The decrees issued contain hundreds of these absurd and infuriating contradictions.
The isolation of entire countries and communities actually makes it easier to spread the contagion, not the other way around. An extreme case is that of the Japanese cruise ship Diamond Princess, where the quarantine had the effect of making about 690 out of 3,700 passengers and crew sick. Only after weeks of controversy and clashes did it eventually become clear that isolation, to the extent that it was necessary, had to be done on dry land, differentiating between the different situations.
Suppression of assembly
The government objectively chased the League in developing its response to the emergency. The manoeuvre had a certain superficial success - to the point that Salvini, no longer knowing what to say, has suggested closing the French borders. Perhaps overtaken with enthusiasm, the government tried their hand at banning any public demonstrations: outdoors or in enclosed spaces.

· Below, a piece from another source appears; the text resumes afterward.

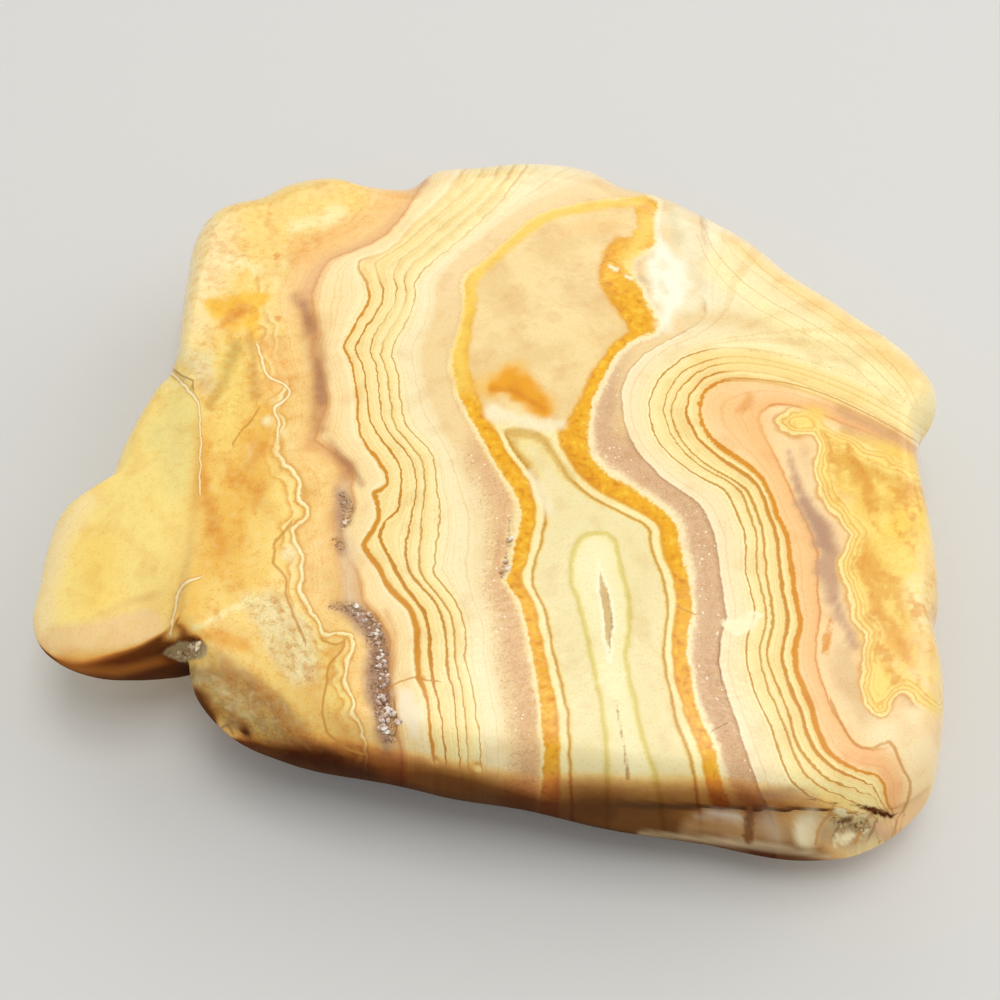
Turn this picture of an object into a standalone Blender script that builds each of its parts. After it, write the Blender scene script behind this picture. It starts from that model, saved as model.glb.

They also slipped in an "invitation" (read: order) to suspend all strikes and political demonstrations until 31 March.
So, Whirlpool workers whose factory is being closed; employees of Air Italy or Auchan who have been fired; teachers and school staff without contracts, must be silent and not protest! Go to the shopping centre to fill your cart with preserves, and then close up at home and watch the tally of infections and newscasters with facemasks on TV.
It is scandalous that union leaders have accepted these measures and even suspended assemblies of all kinds in the workplace.
And speaking of unions and workers: now everyone is hurrying to say how heroic the frontline health workers have been in the face of this emergency, who have taken double shifts and exposed themselves to the contagion. Nobody, or almost nobody, however, remembers that these workers’ national contracts expired 18 months ago. Following 30 years of corporatisation, the National Health Service has been systematically undermined, causing closures and consolidation of structures (including intensive care units); cutting beds and dismantling prevention and territorial services. Regionalisation and corporatisation mean less coordination between territories and structures, at the expense of citizens’ health and workers’ conditions. The private structures, which have been fattened by these policies, so far have not even lifted a finger to contribute to the efforts against the epidemic.
Instead of crawling before the government’s measures, the unions must move to protect workers and prevent the cost of this emergency from being passed on to them. In particular, they must demand:
- Social safety nets for all those who are forced to lose working days, both for the closure of the workplaces in which they are employed (such as cinemas, catering, etc.) or for other consequences of government decrees, such as restrictions on schools, care facilities, etc., which oblige ordinary people to take care of minors, the elderly, the disabled etc., without being able to access public services;
- Access to social safety nets also for precarious workers who are left at home as a result of the suspension of certain activities;
- Alleviation of the overload on public services by the shareholders and owners of private healthcare structures, without compensation;
- A new national contract for health personnel with appropriate conditions;
- The cost of providing protective devices, health training and other precautionary measures undertaken by workplaces must be entirely borne by the bosses, and introduced under the control of the RSU and RSL (shop stewards' committees);
- No to any prohibition of political and union activities (assemblies, etc.). Exceptions can only be discussed with the workers themselves in specific cases where the need is assessed and warranted.
We do not accept that, in the name of the emergency, the burden is equally shared while the government guarantees that the bosses can continue to make profits by discharging all costs onto the working class!